L’action indemnitaire fondée sur l’article 1645 du Code civil a pour avantage de permettre une réparation de l’entier préjudice. Elle ne peut toutefois être mise en œuvre que si le vendeur est de mauvaise foi. La jurisprudence opère une distinction entre le vendeur professionnel et le vendeur non professionnel. Pour ce dernier, doit être rapportée la preuve qu’il avait connaissance des vices cachés – question sur laquelle les juges du fond ont un pouvoir souverain d’appréciation (v. par ex. Cass. civ. 1, 5 novembre 2014, n° 13-23.147 N° Lexbase : A9280MZQ). En revanche, la Cour de cassation a assimilé à un vendeur professionnel à un vendeur de mauvaise foi (Cass. civ. 1, 12 octobre 2016, n° 15-19.638 N° Lexbase : A9690R7Z). Cette présomption de connaissance du vice caché est irréfragable (Cass. com., 15 novembre 1971, n° 70-11.036 N° Lexbase : A6098CHC ; Cass. com., 1er février 2011, n° 10-30.037 N° Lexbase : A3709GRS). Encore faut-il qu’il s’agisse d’un vendeur professionnel, la Cour de cassation opérant un contrôle de la qualification. En l’espèce, était en cause la qualité de vendeur professionnel de la STDA. Or, si la STDA est un professionnel, ce n’est que des travaux forestiers et pas nécessairement un vendeur professionnel. Aussi l’arrêt d’appel est-il cassé pour défaut de base légale, les juges du fond ayant à tort assimilé un peu rapidement professionnel et vendeur professionnel. Ils auraient dû rechercher « si la société STDA se livrait de façon habituelle à la vente d’engins agricoles ». Cet arrêt illustre par ailleurs le contrôle par la Cour de cassation de la qualification de vendeur professionnel retenue par les juges du fond (v. par ex.

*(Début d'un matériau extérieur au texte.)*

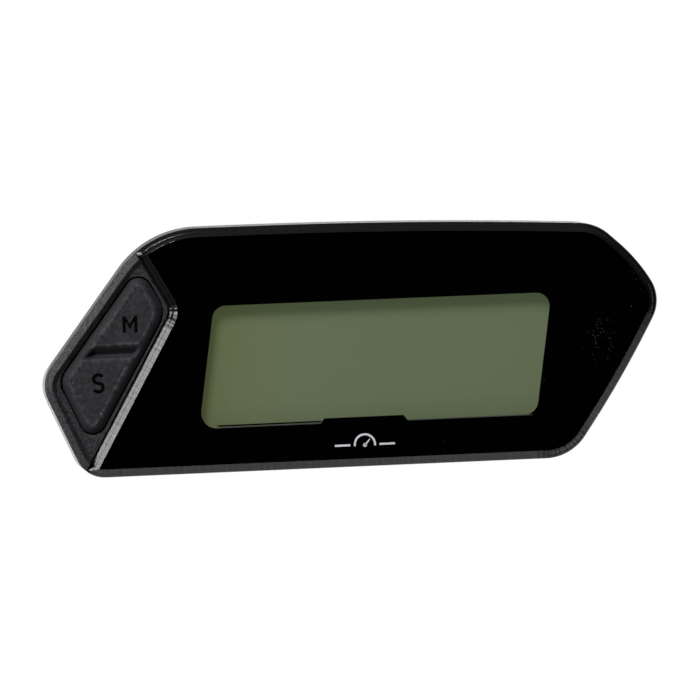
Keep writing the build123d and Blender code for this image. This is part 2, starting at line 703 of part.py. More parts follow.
with BuildPart() as connector_shell:
    with BuildSketch(at(FLANGE_FRONT_Y)):
        with Locations(CONNECTOR_AT):
            RectangleRounded(*FLANGE)
    extrude(amount=FLANGE_FRONT_Y - FLANGE_BACK_Y)
    with BuildSketch(at(FLANGE_BACK_Y)):
        with Locations(CONNECTOR_AT):
            RectangleRounded(*SHELL)
    extrude(amount=FLANGE_BACK_Y - CONNECTOR_END_Y)
    fillet(connector_shell.faces().sort_by(Axis.Y)[-1].edges(), radius=0.5)
    with BuildSketch(at(CONNECTOR_END_Y)):
        with Locations(CONNECTOR_AT):
            RectangleRounded(*RECESS)
    extrude(amount=CONNECTOR_END_Y - RECESS_FLOOR_Y, mode=Mode.SUBTRACT)
    # latch nose and two guide ribs on top
    with BuildSketch(Plane.YZ.offset(-LATCH_WIDTH / 2)):
        with BuildLine():
            Polyline(*LATCH, close=True)
        make_face()
    extrude(amount=LATCH_WIDTH)
    with BuildSketch(at(CONNECTOR_END_Y - 0.8)):
        with Locations((CONNECTOR_AT[0] - 6.0, CONNECTOR_AT[1] + 5.9),
                       (CONNECTOR_AT[0] + 6.0, CONNECTOR_AT[1] + 5.9)):
            Rectangle(1.0, 1.2)
    extrude(amount=8.2)
    # pin holes
    with BuildSketch(at(0)):
        with Locations(CONNECTOR_AT):
            with GridLocations(PIN_PITCH, PIN_ROWS, 4, 2):
                Rectangle(PIN, PIN)
    extrude(amount=10, mode=Mode.SUBTRACT)
write(connector_shell, "connector_shell")

with BuildPart() as connector_pins:
    with BuildSketch(at(PIN_END_Y)):
        with Locations(CONNECTOR_AT):
            with GridLocations(PIN_PITCH, PIN_ROWS, 4, 2):
                Rectangle(PIN, PIN)
    extrude(amount=PIN_END_Y - BOARD_BACK_Y)
    chamfer(connector_pins.edges().group_by(Axis.Y)[-1], length=0.2)
    # feet
    with BuildSketch(at(BOARD_BACK_Y)):
        with Locations(CONNECTOR_AT):
            with GridLocations(PIN_PITCH, PIN_ROWS + PIN_FOOT, 4, 2):
                Rectangle(PIN, PIN_FOOT + PIN)
    extrude(amount=-0.5)
write(connector_pins, "connector_pins")

with BuildPart() as connector_seal:
    with BuildSketch(at(FLANGE_BACK_Y)):
        with Locations(CONNECTOR_AT):
            RectangleRounded(*FLANGE_SEAL)
            RectangleRounded(*CONNECTOR_HOLE, mode=Mode.SUBTRACT)
    extrude(amount=FLANGE_BACK_Y - CAVITY_BACK_Y)
write(connector_seal, "connector_seal")

# ================= vent =================
VENT_STEM = 2.4        # stem length
VENT_INNER_Y = VENT_SEAT_Y - VENT_STEM
VENT_BORE_R = 1.6

with BuildPart() as vent_plug:
    with BuildSketch(at(VENT_SEAT_Y)):
        with Locations(VENT_AT):
            Circle(5.0)
    extrude(amount=-1.5)
    fillet(vent_plug.faces().sort_by(Axis.Y)[-1].edges(), radius=0.5)
    with BuildSketch(at(VENT_SEAT_Y)):
        with Locations(VENT_AT):
            Circle(2.5)
    extrude(amount=VENT_STEM)
    # blind bore from the inner end
    with BuildSketch(at(VENT_INNER_Y)):
        with Locations(VENT_AT):
            Circle(VENT_BORE_R)
    extrude(amount=-3.0, mode=Mode.SUBTRACT)
    # crossed channels through the head, open at its rim
    with BuildSketch(at(-3.4)):
        with Locations(VENT_AT):
            Rectangle(12.0, 0.8)
            Rectangle(0.8, 12.0)
    extrude(amount=-0.35, mode=Mode.SUBTRACT)
write(vent_plug, "vent_plug")

with BuildPart() as vent_membrane:
    with BuildSketch(at(VENT_INNER_Y)):
        with Locations(VENT_AT):
            Circle(VENT_BORE_R)
    extrude(amount=-0.2)
write(vent_membrane, "vent_membrane")
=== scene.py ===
# Wide display unit: a case with a clear cover lens and a two-key rubber panel at its left end.
# The front faces -Y, X runs to the right as seen from the front, and Z is up.
# Dimensions are in mm and outline points are (x, z), unless a comment says otherwise.
import bpy
import bmesh
import json
import math
import numpy as np
from mathutils import Matrix, Vector

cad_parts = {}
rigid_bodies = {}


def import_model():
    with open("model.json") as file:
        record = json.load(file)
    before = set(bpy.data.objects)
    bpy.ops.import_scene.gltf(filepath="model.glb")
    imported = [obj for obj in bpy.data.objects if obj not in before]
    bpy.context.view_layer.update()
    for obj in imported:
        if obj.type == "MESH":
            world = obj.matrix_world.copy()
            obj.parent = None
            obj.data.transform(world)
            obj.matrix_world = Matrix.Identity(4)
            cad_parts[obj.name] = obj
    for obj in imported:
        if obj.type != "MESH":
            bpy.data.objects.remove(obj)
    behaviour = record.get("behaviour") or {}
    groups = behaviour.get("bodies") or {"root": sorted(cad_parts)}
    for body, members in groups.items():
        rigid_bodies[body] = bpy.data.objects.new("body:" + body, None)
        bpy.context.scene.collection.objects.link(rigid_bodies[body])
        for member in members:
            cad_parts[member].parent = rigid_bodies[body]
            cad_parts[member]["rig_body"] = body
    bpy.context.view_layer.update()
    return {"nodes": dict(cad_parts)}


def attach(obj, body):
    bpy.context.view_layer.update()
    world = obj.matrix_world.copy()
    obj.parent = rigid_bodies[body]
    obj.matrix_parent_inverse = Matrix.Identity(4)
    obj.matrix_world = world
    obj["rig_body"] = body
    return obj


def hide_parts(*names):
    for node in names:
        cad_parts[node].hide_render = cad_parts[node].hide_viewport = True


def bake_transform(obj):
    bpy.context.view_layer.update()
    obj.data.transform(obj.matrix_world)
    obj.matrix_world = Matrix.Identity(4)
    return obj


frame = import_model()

NODES = frame["nodes"]
MM = 0.001
SCENE = bpy.context.scene
SCENE.view_settings.view_transform = "Standard"
SCENE.view_settings.look = "None"
SCENE.view_settings.exposure = 0.0
SCENE.view_settings.gamma = 1.0

# ---------------------------------------------------------------- driving dimensions
FRONT_Y = -22.0
# corners of the case outline, counter-clockwise, and the radius of each
OUTLINE = [(50.99, -27.4), (63.68, -9.3), (73.64, 8.92), (67.87, 18.46), (58.64, 26.93),
           (14.5, 29.56), (-45.46, 29.44), (-71.59, -4.74), (-61.89, -27.17)]
OUTLINE_RADII = [11.3, 246.9, 8.8, 39.2, 11.1, 1295.1, 23.0, 7.2, 6.9]

# the seam is the bent edge of the lens beside the key panel
SEAM_CORNER = np.array([-40.82, 10.77])
SEAM_RADIUS = 4.0
SEAM_UPPER = np.array([0.4846, -0.8747])    # direction of the run above the corner, downward
SEAM_LOWER = np.array([-0.4953, -0.8687])   # direction of the run below the corner, downward

# corners of the key panel, counter-clockwise from the top, and the radius of each
KEYPAD = [(-47.67, 21.74), (-67.58, -4.3), (-60.14, -20.99), (-41.72, 10.53)]
KEYPAD_RADII = [3.35, 4.7, 3.2, 6.3]
KEY_GAP = 0.4           # from the panel outline to the rubber
KEY_SPLIT_Z = 1.65      # where the two keys meet


# ---------------------------------------------------------------- plane geometry
def unit(vector):
    return vector / np.linalg.norm(vector)


def left_of(vector):
    return np.array([-vector[1], vector[0]])


def direction(angle):
    return np.array([math.cos(angle), math.sin(angle)])


def angle_of(vector):
    return math.atan2(vector[1], vector[0])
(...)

Cass. civ. 1, 24 octobre 2019, n° 18-14.720 N° Lexbase : A6427ZST ; Cass. civ. 3, 15 septembre 2016, n° 15-21.387 N° Lexbase : A2384R3P).

Quant au délai-butoir dans lequel doit être exercée l’action en garantie des vices cachés, la Chambre commerciale se soumet à la solution donnée par la Chambre mixte (Cass. ch. mixte, 21 juillet 2023, n° 20-10.763 N° Lexbase : A85511BC) qu’elle rappelle, au visa des articles 1648, alinéa 1er, et 2232 du Code civil : « En application de ces textes, l'action en garantie des vices cachés doit être exercée dans les deux ans à compter de la découverte du vice ou, en matière d'action récursoire, à compter de l'assignation, sans pouvoir dépasser le délai-butoir de vingt ans à compter du jour de la naissance du droit, lequel est, en matière de garantie des vices cachés, le jour de la vente conclue par la partie recherchée en garantie. Ce délai-butoir est applicable aux ventes commerciales ou mixtes conclues avant l'entrée en vigueur de la loi du 17 juin 2008, si le délai de prescription décennal antérieur n'était pas expiré à cette date, compte étant alors tenu du délai déjà écoulé depuis celle du contrat conclu par la partie recherchée en garantie ». Elle confirme donc que l’action récursoire en garantie des vices cachés peut être exercée dans le délai-butoir de vingt ans de l’article 2232, peu important que la vente, commerciale ou mixte, soit antérieure à 2008. La première chambre civile s’était déjà prononcée en ce sens (Cass. civ. 1, 6 décembre 2023, n° 22-23.487 N° Lexbase : A8666174 et n° 21-21.899 N° Lexbase : A862417K).